Much has been made, and understandably so, of Man City’s unbelievable 6-1 win at Old Trafford. Whether it be seismic shifts, noisy neighbours becoming suited and respected members of society, or an empire falling, everyone has come up with a grand-sounding angle for their Monday headlines and talk shows.
Here is a less-mentioned observation. Man City beat Man United. They are 5 points clear. For all we know that gap could be down to 2, and the momentum could be back with the Red Devils, and all the talk will be of false dawns. Undoubtedly Mancini’s men will take a lot of confidence from the weekend’s thrashing, and that will stand them in good stead when it comes to other strong tests throughout the season, but let’s not go crowning them champions-elect just yet. If Man City survive their Champions League group, which cannot be taken for granted, they will have to juggle an intense schedule; even more so should they fall into the Europa League and be forced into the dreaded Thursday night slot.
They may well have the raw talent, and squad depth, to handle that. But do they have the mentality – either in the playing or coaching staff, to take to that scenario like a duck to water? That is probably a fruitless debate right now, as Sunday’s match proved the unpredictability of City’s immediate potential.
Ignoring that briefly, we have the small matter of Sir Alex’s wounded animal mentality. We’ve seen it all before – someone has the gall to defeat Man United, and they come roaring back. In one match they conceded more goals at home than they did points last season. That is bound to hurt Fergie deep down, and I have respect for him for the way he faced the glare of the cameras. At his age he doesn’t need that. He could have wheeled out his assistant, as he did for so many years on BBC television. I would be shocked if United did not at least finish 2nd, as they have too much pride and ability, no matter what we may have seen this week.
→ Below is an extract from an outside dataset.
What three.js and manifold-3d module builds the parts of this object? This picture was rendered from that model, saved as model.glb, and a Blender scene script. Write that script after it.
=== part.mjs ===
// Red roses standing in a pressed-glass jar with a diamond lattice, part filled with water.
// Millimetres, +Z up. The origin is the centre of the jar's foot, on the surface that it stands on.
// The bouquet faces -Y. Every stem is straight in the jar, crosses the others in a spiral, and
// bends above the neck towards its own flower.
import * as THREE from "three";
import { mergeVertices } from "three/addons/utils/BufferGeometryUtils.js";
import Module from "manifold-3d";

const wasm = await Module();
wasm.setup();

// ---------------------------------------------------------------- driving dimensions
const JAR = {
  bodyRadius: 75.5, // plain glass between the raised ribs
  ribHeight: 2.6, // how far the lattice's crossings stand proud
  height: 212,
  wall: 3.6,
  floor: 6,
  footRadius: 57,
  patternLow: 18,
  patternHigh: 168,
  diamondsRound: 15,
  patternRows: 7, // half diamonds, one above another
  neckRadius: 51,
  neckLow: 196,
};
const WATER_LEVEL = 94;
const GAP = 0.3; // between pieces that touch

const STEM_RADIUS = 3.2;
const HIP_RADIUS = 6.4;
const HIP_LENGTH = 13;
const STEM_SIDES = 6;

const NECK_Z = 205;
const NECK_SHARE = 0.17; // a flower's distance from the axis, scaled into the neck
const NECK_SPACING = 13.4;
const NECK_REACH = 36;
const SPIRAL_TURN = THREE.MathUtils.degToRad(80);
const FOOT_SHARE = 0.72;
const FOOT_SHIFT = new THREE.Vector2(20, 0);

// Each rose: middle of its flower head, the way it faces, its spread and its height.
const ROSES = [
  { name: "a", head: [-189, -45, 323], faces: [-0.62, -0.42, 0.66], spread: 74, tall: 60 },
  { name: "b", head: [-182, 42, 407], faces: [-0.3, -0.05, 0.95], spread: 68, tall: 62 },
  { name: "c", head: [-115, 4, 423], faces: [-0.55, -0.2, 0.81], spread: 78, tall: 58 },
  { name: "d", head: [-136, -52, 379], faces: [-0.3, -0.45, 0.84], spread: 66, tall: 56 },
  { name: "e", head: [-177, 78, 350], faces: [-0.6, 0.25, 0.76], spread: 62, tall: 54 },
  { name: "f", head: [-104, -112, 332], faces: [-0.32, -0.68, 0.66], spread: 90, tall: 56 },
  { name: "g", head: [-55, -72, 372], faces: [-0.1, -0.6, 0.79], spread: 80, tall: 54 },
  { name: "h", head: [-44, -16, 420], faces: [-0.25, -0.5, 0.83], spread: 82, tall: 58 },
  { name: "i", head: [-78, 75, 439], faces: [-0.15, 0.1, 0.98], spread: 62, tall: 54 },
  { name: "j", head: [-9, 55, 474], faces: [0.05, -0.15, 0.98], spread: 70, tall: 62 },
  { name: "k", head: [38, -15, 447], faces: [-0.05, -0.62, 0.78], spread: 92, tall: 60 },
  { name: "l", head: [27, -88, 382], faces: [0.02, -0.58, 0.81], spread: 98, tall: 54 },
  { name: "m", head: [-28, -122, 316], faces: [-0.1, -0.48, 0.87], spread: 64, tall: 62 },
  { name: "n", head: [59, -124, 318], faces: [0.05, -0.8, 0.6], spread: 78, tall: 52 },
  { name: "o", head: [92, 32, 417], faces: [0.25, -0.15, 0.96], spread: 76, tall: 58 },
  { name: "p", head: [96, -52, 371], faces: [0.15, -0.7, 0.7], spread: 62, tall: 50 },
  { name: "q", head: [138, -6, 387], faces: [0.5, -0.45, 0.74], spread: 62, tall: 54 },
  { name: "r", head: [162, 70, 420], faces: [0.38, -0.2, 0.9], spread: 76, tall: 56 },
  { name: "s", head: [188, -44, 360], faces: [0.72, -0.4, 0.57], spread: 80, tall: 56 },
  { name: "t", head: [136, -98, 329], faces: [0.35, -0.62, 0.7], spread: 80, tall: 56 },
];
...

Make no mistake, that was a woeful display from the red half of Manchester. An admittedly imperious Man City side, under the magical influence of David Silva, sliced through the defence at will. David De Gea’s reaction to the 5th goal told us all we needed to know about his feelings. Had it not been for him (and some profligate finishing from Dzeko), the score could have reached double figures. To see the likes of Ferdinand bypassed with such apparent ease for the 6th goal will be alarming for Sir Alex. He must surely be contemplating major surgery next summer, if not sooner, as although he clearly possesses a capable squad, some midfield authority is needed. Like their ex-title rivals Arsenal, perhaps they should have made a move for Scott Parker, or dare I say it as a Newcastle fan, Check Tiote? I’m sure Mike Ashley would jump at the chance to sell for good money! We all knew Sir Alex’s midfield needed strengthening at the start of September, no matter what the results said.
I suppose the one subtext I subscribe to after the derby rout is – there is no subtext. Three points were at stake, and they went to Man City. Should City go on to win their next league against Wolves (and only a madman would predict otherwise on current form), then those points will be equally valuable. Mancini must keep his team’s feet on the ground, and he is surely the one man you would trust with such a task.